Wednesday, November 2, 2011

Lost Cosmonaut 2006

Lost Cosmonaut by Daniel Kalder.
We ran across this book the other day and remembered that it appeared frequently when conducting Amazon.com searches under "Tatar". We picked it up and decided it was worth a read.

So... A man from Scotland visits Tatarstan, Kalmykia, Mari El, and Udmurtia, and specifically these locations as he expects to find "nothing" there. He is in search of locations that tourists would never desire to visit.

This strangely appealing book swings back and forth between being incredibly insulting to quite informative.

His sole commentary of the Tatar State Theatre is that the building has "loads of bird shit" on it. He also decides that a Russian he meets in Kazan is a "trouser-pilot" and "cock-muncher".

Here is an excerpt:

"An interesting point regarding those peoples of the former Soviet Union whose names begin with "K": sometimes there is more than one way to spell those names. Kalmyk, for example, is sometimes written Kalmuck, just as Kyrgyz can also be written Kirghiz and I have seen Kazakh spelled Kazak. There is also a group of baptized Tatars called the Krashen or Kreshen.
This signifies that no one in the English-speaking world gives a fuck."

another excerpt:

"I like to read about the Kazan of old, of dreaming minarets and Asiatic bazaars, I do. But I'm glad it was destroyed.
If it existed today it would be a dilapidated heap, or a sterile heritage center, an empty shell that existed for tourists only, insipid and dull, like Prague. But the obliterated Kazan can never be visited, except in our imaginations, and thus it can never disappoint. It has a mythic power. Through annihilation it has been transubstantiated. And the pitiful squalor of the real Kazan only adds to the beauty and power of the unreal one."
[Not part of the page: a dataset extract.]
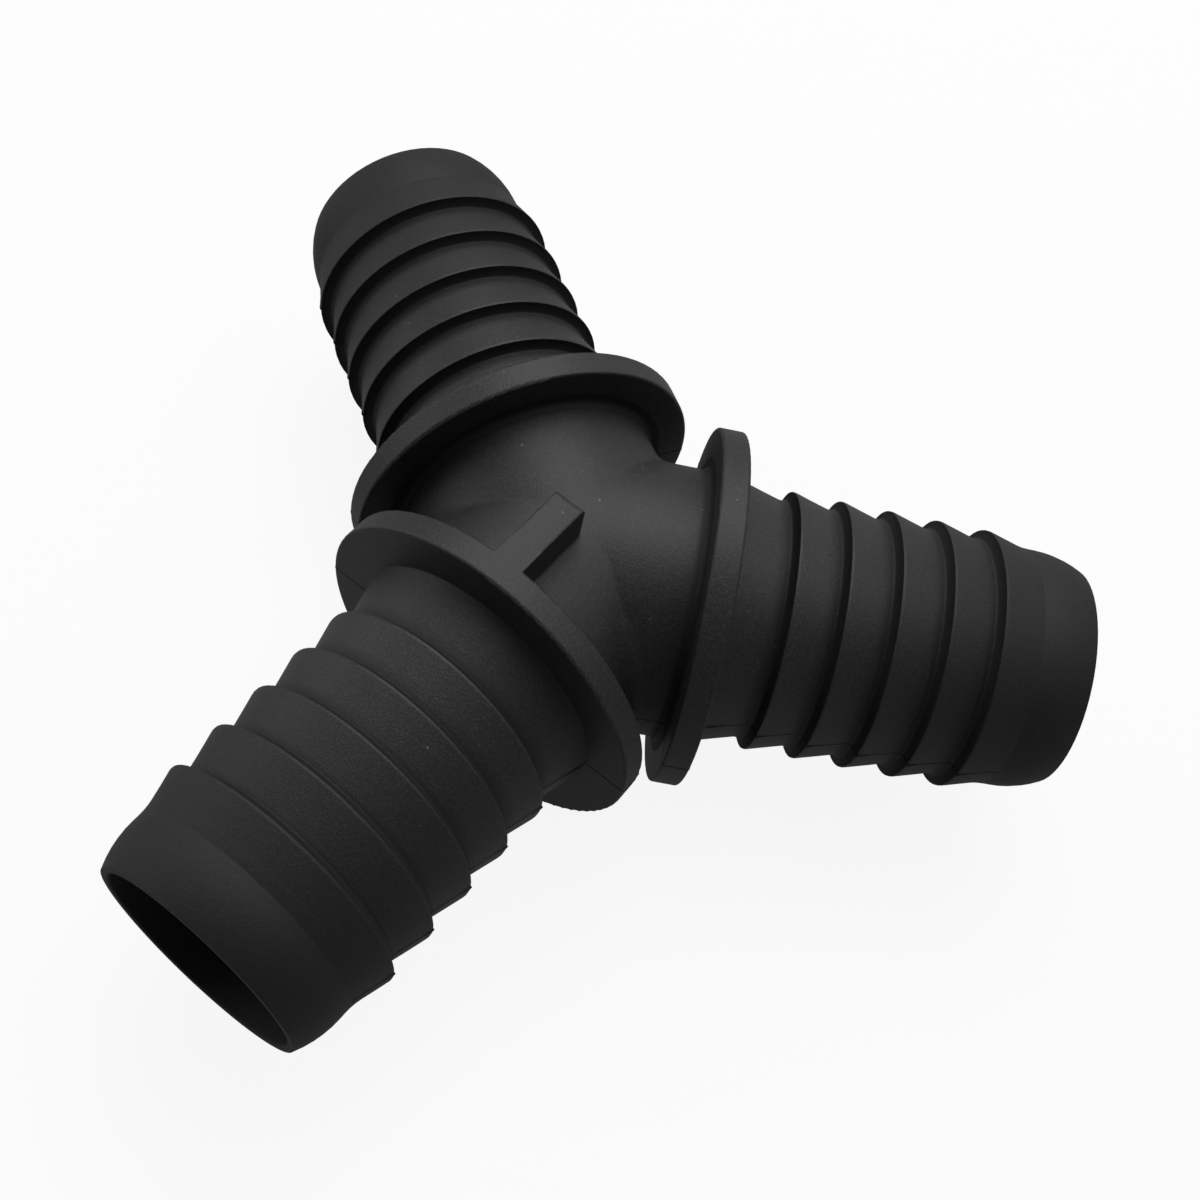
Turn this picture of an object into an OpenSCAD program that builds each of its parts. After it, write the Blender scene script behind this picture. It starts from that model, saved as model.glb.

Concerning the preservation of the threatened cultures he visits, the author expresses insight in the following excerpt:

"In Tatarstan, In Mari El, I had encountered a ferocious straining, an attempt at self-assertion in the face of global indifference"

This book was originally published as "Travels to the Republics that Tourism Forgot"

1 comment:

Anonymous said...

Well, controversy is still open about was it and is it reasonable to pull down some old buildings in Kazan downtown that carried some of the former atmosphere (though, late-imperial and soviet one). I am mainly skepthical about the "reconstruction", how city authorities call it, but in some cases I think the old should give way to the new. For instance, take the Jerminke (Millenium) square by Kazan Kremlin. Some 10...15 years ago it was a set of slums hiding the the citadel from view. Today it's mainly an empty space which is used several times a year for public fest and celebrations like New Year, the City Day and the "Creation of Peace" festival. All games of FC Rubin in Kazan broadcast on TV include a frame with the Kremlin. Finally, it adds to the capital status of Kazan, putting it to one list with Moscow (Red Square), St. Petersburg (Palace Square), Beijing (Tiananmen) etc.